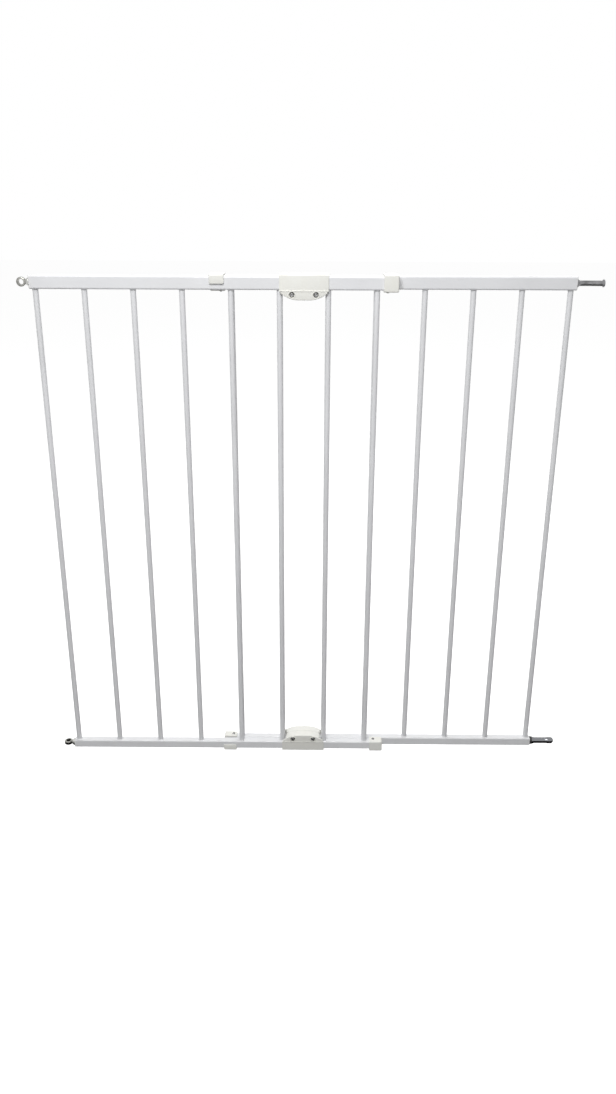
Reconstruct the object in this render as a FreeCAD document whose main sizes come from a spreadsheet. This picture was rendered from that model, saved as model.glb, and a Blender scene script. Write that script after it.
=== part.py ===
import FreeCAD, Part
import math
import os
import re
import Sketcher

# Hardware-mounted child safety gate: two welded bar panels that overlap and
# telescope, held together by two bolted centre clamps and four end guides.
# Frame: origin at the bore of the lower hinge eye, +X towards the latch side,
# +Y towards the back, +Z up. Millimetres.

V = FreeCAD.Vector
doc = FreeCAD.newDocument("safety_gate")
sheet = doc.addObject("Spreadsheet::Sheet", "sizes")

SIZES = [
    ("gate_height", 914.0, "lowest clamp face to highest clamp face"),
    ("bar_pitch", 81.2, "bar centre to bar centre"),
    ("bar_count", 8, "bars in each panel"),
    ("bar_dia", 9.5, "bar tube outside"),
    ("bar_wall", 0.8, "bar tube wall"),
    ("bar_fit", 0.1, "clearance round a bar in its rail hole"),
    ("extension_steps", 4, "pitches that the back panel is drawn out"),
    ("clamp_bay", 6, "bay of the front panel that holds the clamps"),
    ("rail_depth", 15.5, "all rails, front to back"),
    ("top_rail_height", 22.5, "upper rails"),
    ("bottom_rail_height", 15.5, "lower rails"),
    ("rail_wall", 1.2, "rail tube wall"),
    ("top_rail_radius", 3.0, "upper rail outside corner"),
    ("bottom_rail_radius", 2.0, "lower rail outside corner"),
    ("rail_gap", 0.8, "front rail to back rail"),
    ("rail_land", 0.75, "end bar to the rail's outer end"),
    ("rivet_hole_dia", 3.0, "vent hole under the upper front rail"),
    ("cap_flange", 3.4, "end cap outside the rail"),
    ("cap_plug_length", 20.0, "end cap inside the rail"),
    ("cap_fit", 0.2, "plug to the rail's inside"),
    ("cap_edge", 1.2, "rounding of the cap's outer edge"),
    ("thread_dia", 8.0, "threaded shank of eyes and pins"),
    ("shank_length", 24.0, "thread inside the panel end"),
    ("shank_fit", 0.3, "radial clearance round a shank in its cap"),
    ("thread_fit", 0.08, "radial running clearance in a thread"),
    ("insert_dia", 11.0, "threaded insert outside"),
    ("insert_length", 10.0, "threaded insert"),
    ("eye_reach", 13.4, "cap face to the eye centre"),
    ("eye_dia", 15.7, "eye ring outside"),
    ("eye_bore", 9.0, "eye ring bore"),
    ("eye_thickness", 7.0, "eye ring along its bore"),
    ("eye_edge", 1.4, "rounding of the eye ring"),
    ("nut_dia", 15.0, "flared lock nut at the cap"),
    ("nut_tip_dia", 10.6, "flared lock nut, small end"),
    ("nut_length", 4.6, "flared lock nut"),
    ("face_gap", 0.3, "between faces of pieces that turn"),
    ("upper_pin_dia", 9.1, "upper latch pin"),
    ("upper_pin_length", 46.4, "upper latch pin beyond the cap"),
    ("upper_pin_base_dia", 15.4, "flare at the upper pin's root"),
    ("upper_pin_base_length", 5.5, "flare at the upper pin's root"),
    ("upper_pin_rim_dia", 12.9, "rim at the upper pin's tip"),
    ("upper_pin_rim_length", 4.2, "rim and its flare"),
    ("collar_dia", 15.4, "collar at the lower pin's root"),
    ("collar_length", 3.6, "collar at the lower pin's root"),
    ("lower_pin_dia", 11.6, "lower latch pin"),
    ("lower_pin_nose_dia", 12.6, "lower latch pin nose"),
    ("lower_pin_nose_length", 12.6, "lower latch pin nose"),
    ("lower_pin_length", 47.9, "lower latch pin beyond the cap"),
    ("lower_pin_base_dia", 15.0, "flare at the lower pin's root"),
    ("lower_pin_base_length", 7.0, "flare at the lower pin's root"),
    ("guide_start", 10.6, "inner bar centre to the guide"),
    ("guide_length", 24.7, "guide along the rail"),
    ("guide_wall", 2.6, "guide wall"),
    ("guide_fit", 0.3, "guide to its own rail"),
    ("guide_run", 0.4, "guide lip to the sliding rail"),
    ("guide_radius", 2.4, "guide outside edges"),
    ("top_lip", 12.5, "upper guide lip on the other rail"),
    ("bottom_lip", 9.0, "lower guide lip on the other rail"),
    ("guide_screw_dia", 3.0, "guide screw shank"),
    ("guide_screw_head_dia", 5.6, "guide screw head"),
    ("guide_screw_head", 1.8, "guide screw head height"),
    ("guide_screw_inset", 7.0, "guide edge to its screw"),
    ("guide_screw_reach", 1.6, "guide screw beyond the rail wall"),
    ("screw_fit", 0.15, "radial clearance round a screw"),
    ("clamp_width", 82.5, "clamp along the rails"),
    ("clamp_wall", 2.6, "clamp wall"),
    ("clamp_fit", 0.3, "clamp to the rails"),
    ("clamp_gap", 0.3, "front shell to rear shell"),
    ("clamp_radius", 2.2, "clamp outside edges"),
    ("dome_width", 78.4, "dome plate beyond the rail"),
    ("dome_flat", 34.0, "flat middle of the dome"),
    ("dome_depth", 16.0, "dome beyond the rail"),
    ("dome_radius", 32.0, "curve at each end of the dome"),
    ("dome_step", 1.3, "ledge where the dome meets the clamp"),
    ("web_width", 66.4, "dome between the bars"),
    ("clamp_screw_spacing", 40.0, "between the two clamp screws"),
    ("clamp_screw_drop", 7.3, "rail face to the clamp screws"),
    ("clamp_screw_dia", 4.0, "clamp screw shank"),
    ("clamp_screw_head_dia", 7.8, "clamp screw head"),
    ("clamp_screw_head", 2.4, "clamp screw head height"),
    ("recess_dia", 10.0, "pocket round the screw head"),
    ("recess_depth", 3.2, "pocket round the screw head"),
    ("slot_lip", 1.2, "lip in front of the nut strip"),
    ("strip_room", 0.35, "nut strip to the bars that slide past it"),
    ("strip_height", 7.0, "nut strip"),
    ("strip_length", 54.0, "nut strip"),
    ("strip_fit", 0.2, "nut strip in its channel"),
    ("driver_slot", 0.9, "cross slot width in the screw heads"),
    ("driver_depth", 1.1, "cross slot depth"),
]
for row, (alias, value, note) in enumerate(SIZES, start=1):
    sheet.set(f"A{row}", alias)
    sheet.set(f"B{row}", str(value))
    sheet.set(f"C{row}", note)
    sheet.setAlias(f"B{row}", alias)
doc.recompute()

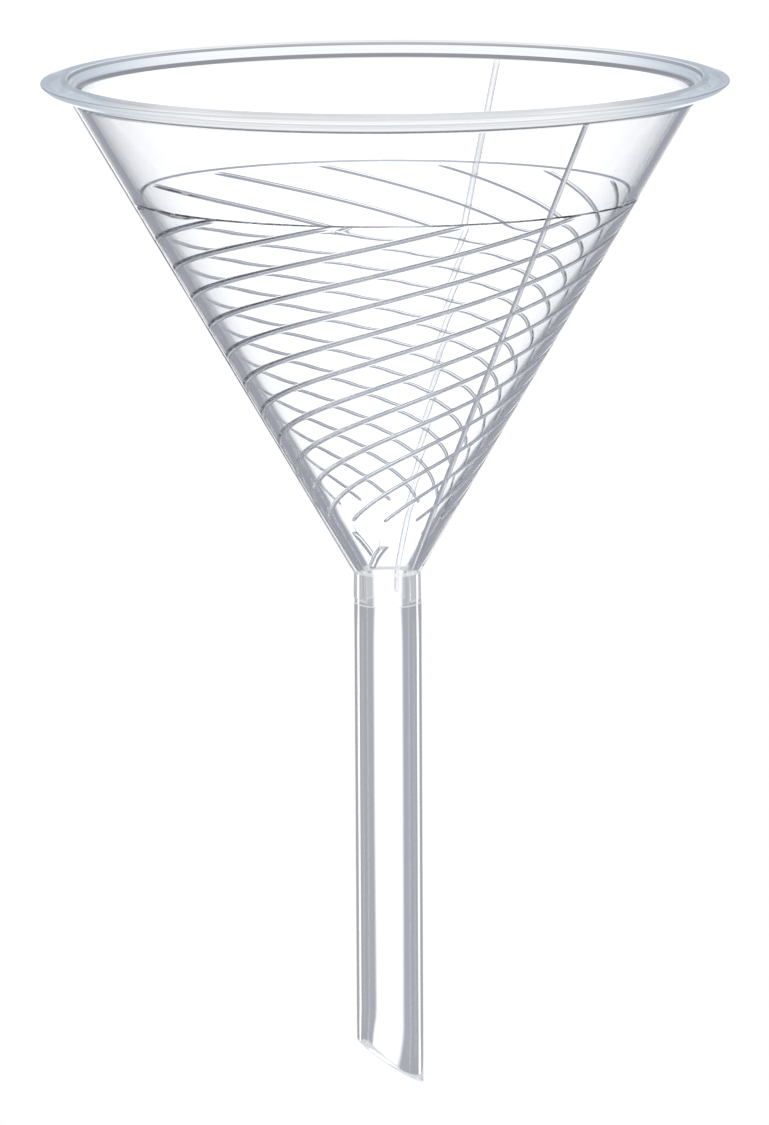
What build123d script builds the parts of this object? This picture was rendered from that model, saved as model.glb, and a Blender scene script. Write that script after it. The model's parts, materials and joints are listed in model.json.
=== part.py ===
from build123d import *

import math
import os

# A clear fluted laboratory funnel: a 60 degree cone with a beaded rim, spiral flutes
# inside, straight vent ribs outside, and a long drip stem with a bevelled tip.
# The axis is Z, the origin is on the axis at the level of the tip's lowest point, and
# the tip's low side faces +X. Azimuths are measured from -Y towards +X.
# The sub-parts meet face to face, as fused glass does, and never overlap.

# ---- driving dimensions, mm ----
RIM_DIAMETER = 100.0
STEM_DIAMETER = 10.0
STEM_BORE = 6.5
STEM_LENGTH = 78.5  # from the cone's foot to the lowest point of the tip
CONE_HEIGHT = 73.05  # from the cone's foot to the rim's outermost edge
CONE_HALF_ANGLE = 30.0
NECK_LENGTH = 4.4
NECK_STEP = 0.04  # how far the stem's top stands proud of the neck, all round
NECK_DRAFT = 0.08  # how much narrower still the neck is at the cone's foot, all round
TIP_BEVEL_ANGLE = 34.5
TIP_BEVEL_TURN = 98.0  # azimuth of the tip's lowest point

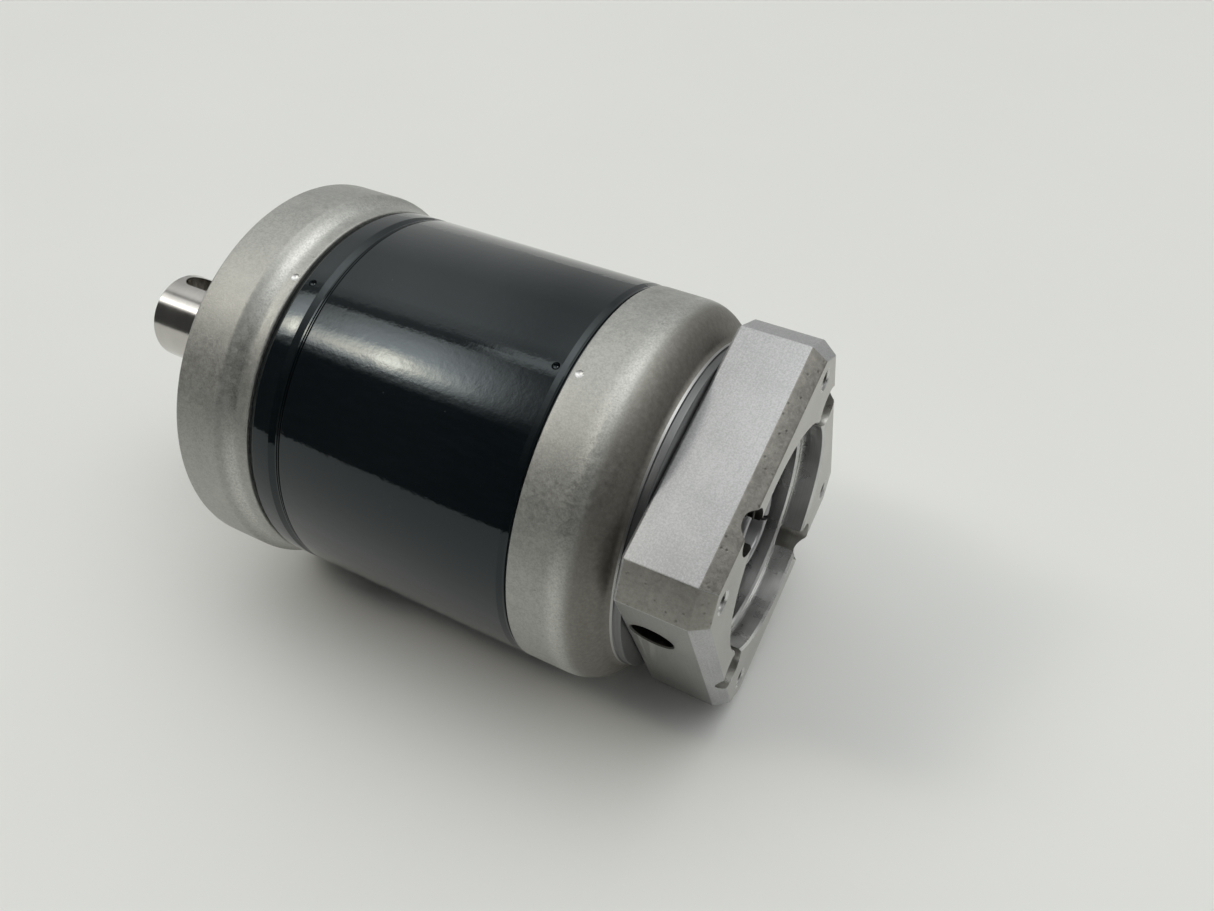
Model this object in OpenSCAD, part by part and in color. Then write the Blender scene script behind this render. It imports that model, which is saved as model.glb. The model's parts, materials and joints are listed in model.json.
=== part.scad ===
// Two-stage planetary gearbox with a keyed output shaft and a square motor adapter.
// The X axis is the shaft axis: X = 0 is the output mounting face, the output shaft points to -X
// and the motor adapter is at +X. Angles round the axis are measured from +Y towards +Z.

/* [Output flange] */
// Diameter of the output flange
flange_d = 90; // [88:0.5:92]
// Thickness of the flange band
flange_t = 11.5; // [10.5:0.5:13]
// Diameter of the output pilot boss
pilot_d = 68; // [66:0.5:70]
// Height of the output pilot boss
pilot_h = 5; // [3:0.5:6]
// Bolt circle of the tapped holes in the output face
output_pcd = 80; // [79:0.5:81]
// Radius of a tapped hole in the output face (M6)
output_tap_r = 2.5; // [2:0.1:2.6]

/* [Body] */
// Diameter of the ring gear tube and of the housings beside it
body_d = 85.6; // [84.6:0.2:86]
// Where the ring gear tube starts
tube_x0 = 17.8; // [17.4:0.1:18]
// Where the ring gear tube ends
tube_x1 = 82.5; // [82:0.25:83]
// Centre of the groove round the tube
groove_x = 25.4; // [23:0.2:28]
// Radius of the input housing's rounded shoulder
shoulder_r = 9.5; // [8.5:0.25:9.5]
// Where the input housing meets the adapter
joint_x = 104; // [103.5:0.25:104]

/* [Output shaft] */
// Diameter of the output shaft
shaft_d = 22; // [20:1:24]
// Length of the shaft beyond the output face
shaft_reach = 46; // [42:1:52]
// Width of the keyway
key_w = 6; // [5:0.5:6]
// Length of the keyway
key_l = 28; // [20:1:28]
// Angle of the keyway round the axis
key_angle = 75; // [0:5:180]

/* [Motor adapter] */
// Width of the adapter across its flats
adapter_w = 65; // [64:0.5:66]
// Thickness of the adapter
adapter_t = 18.5; // [18.5:0.5:20]
// Length of each cut corner's leg
corner_leg = 6.1; // [5:0.1:6.5]
// Angle of the adapter's square round the axis
adapter_turn = 22.5; // [0:2.5:45]
// Diameter of the motor pilot bore
motor_pilot_d = 50; // [48:1:50]
// Depth of the motor pilot bore
motor_pilot_h = 5; // [4:0.5:5]
// Bolt circle of the motor screws
motor_pcd = 70; // [69:0.5:71]
// Radius of a tapped hole for a motor screw (M5)
motor_tap_r = 2.1; // [1.6:0.1:2.1]
// Diameter of the motor shaft that the clamp hub takes
motor_shaft_d = 14; // [11:1:14]

/* [Gears] */
// Gear module, the same in both stages
gear_m = 1; // [1]
// Teeth of each sun
sun_z = 18; // [18]
// Teeth of each planet
planet_z = 27; // [27]
// Planets in each stage
planets = 3; // [3]
// How far each flank is set back for backlash
flank_back = 0.06; // [0.04:0.01:0.08]

/* [Hidden] */

fine = 96;      // segments of a round surface
eps = 0.01;     // overrun of a cut past a face

flange_r = flange_d / 2;
body_r = body_d / 2;
shaft_r = shaft_d / 2;
face_x = joint_x + adapter_t;              // motor mounting face

// Output end
seal_x0 = -pilot_h;
seal_w = 7;
seal_r = 21;                               // outside of the output seal
journal_r = 15;                            // front bearing seat and seal track on the shaft
collar_x = -10;                            // where the shaft steps down to its free end
front_x = 4;                               // front bearing, 30 x 55 x 13
front_w = 13;
front_r = 27.5;
rear_x = 18.5;                             // rear bearing, 40 x 68 x 15
rear_w = 15;
rear_journal_r = 20;
rear_r = 34;
spigot_r = 39;                             // spigots of both housings inside the tube
groove_d = 0.55;                           // depth of the groove round the tube
ring_x0 = rear_x + rear_w;                 // end of the output housing's spigot
o_ring_r = 0.8;                            // section radius of the O-rings
punch_angle = 90 + adapter_turn;           // line of the punched witness marks

// Gear train
ring_z = 2 * planet_z + sun_z;
centre_r = gear_m * (sun_z + planet_z) / 2;
carrier_r = 33;
web_r = 4.5;                               // webs that join a carrier's two discs
pin_r = 4;
needle_r = 1.22;
needle_at = 5.25;
needles = 12;
planet_bore_r = 6.5;
washer_r = 8.5;
first_planet = 90;                         // angle of planet 1 in both stages
out_disc_x = 34;                           // output carrier: front disc, gap for planets, rear disc
out_gap_x0 = 39;
out_gap_x1 = 54;
out_end_x = 58;
in_disc_x = 59;                            // input carrier, the same way
in_gap_x0 = 63;
in_gap_x1 = 76;
in_end_x = 79.5;
in_carrier_r = 30.5;
washer_t = 0.4;
planet_gap = 0.5;                          // from a disc to a planet's side face

// Input end
in_spigot_x = in_gap_x1;
in_bearing_x = 83.5;                       // input bearing, 25 x 52 x 15
in_bearing_w = 15;
hub_r = 12.5;
in_bearing_r = 26;
in_clip_x = 82;                            // groove of the input bearing's retaining ring
in_clip_w = 1.35;
in_seal_x = 100.5;
in_seal_w = 5;
in_seal_r = 20;
nose_x = 105.5;                            // end of the input housing's register nose
nose_r = 23.1;
neck_r = 36;                               // machined neck beside the adapter
adapter_bore_r = 23.2;
pilot_x = face_x - motor_pilot_h;
hub_end_x = 117;
hub_bore_x = 92;                           // bottom of the motor shaft bore
sleeve_r = 9.25;                           // slotted end of the hub
sleeve_x = 106;
collar_x0 = 106;
collar_w = 8;
clamp_x = collar_x0 + collar_w / 2;        // middle of the collar and its screw
clamp_off = 11.5;                          // clamp screw's distance from the shaft axis
clamp_collar_r = 17.5;
clamp_screw_r = 2;                         // M4 clamp screw
clamp_seat = 8;                            // from the collar's slit to the screw head's seat
access_r = 4.5;
screw_at = 29;                             // adapter screws, M5 socket heads in open pockets
pocket_r = 4.75;
pocket_x = 111;
screw_end_x = 93;

// Draws its children with their Z axis along the gearbox's X axis
module along_x(x = 0) {
    translate([x, 0, 0]) rotate([90, 0, 90]) children();
}

// A round bar along the gearbox axis, from x0 to x1
module bar(x0, x1, r, fn = fine) {
    along_x(x0) cylinder(h = x1 - x0, r = r, $fn = fn);
}

// A plain ring along the gearbox axis
module ring(x0, x1, r_in, r_out) {
    difference() {
        bar(x0, x1, r_out);
        bar(x0 - 1, x1 + 1, r_in);
    }
}

// A turned solid: points are [x, r]
module turned(points) {
    along_x() rotate_extrude($fn = fine) polygon([for (p = points) [p[1], p[0]]]);
}

// A torus round the gearbox axis
module hoop(x, r, section_r) {
    along_x(x) rotate_extrude($fn = fine) translate([r, 0]) circle(r = section_r, $fn = 32);
}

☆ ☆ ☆

(What you should do) Verbatim output is expected for the lines from the start of the data to the line in which "import Sketcher" appears, both included.

(The result)
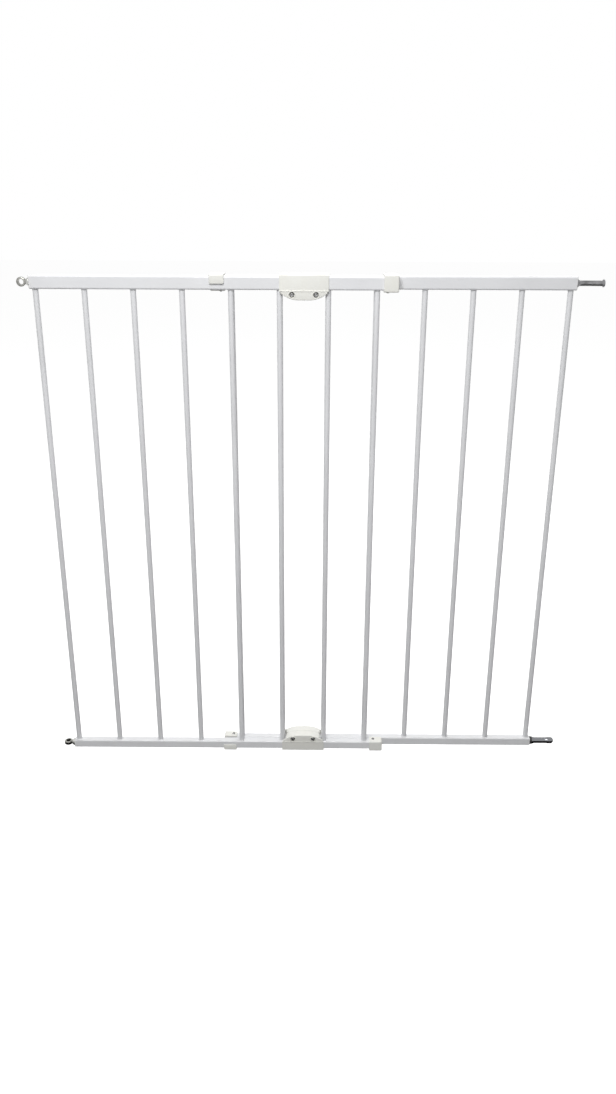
Reconstruct the object in this render as a FreeCAD document whose main sizes come from a spreadsheet. This picture was rendered from that model, saved as model.glb, and a Blender scene script. Write that script after it.
=== part.py ===
import FreeCAD, Part
import math
import os
import re
import Sketcher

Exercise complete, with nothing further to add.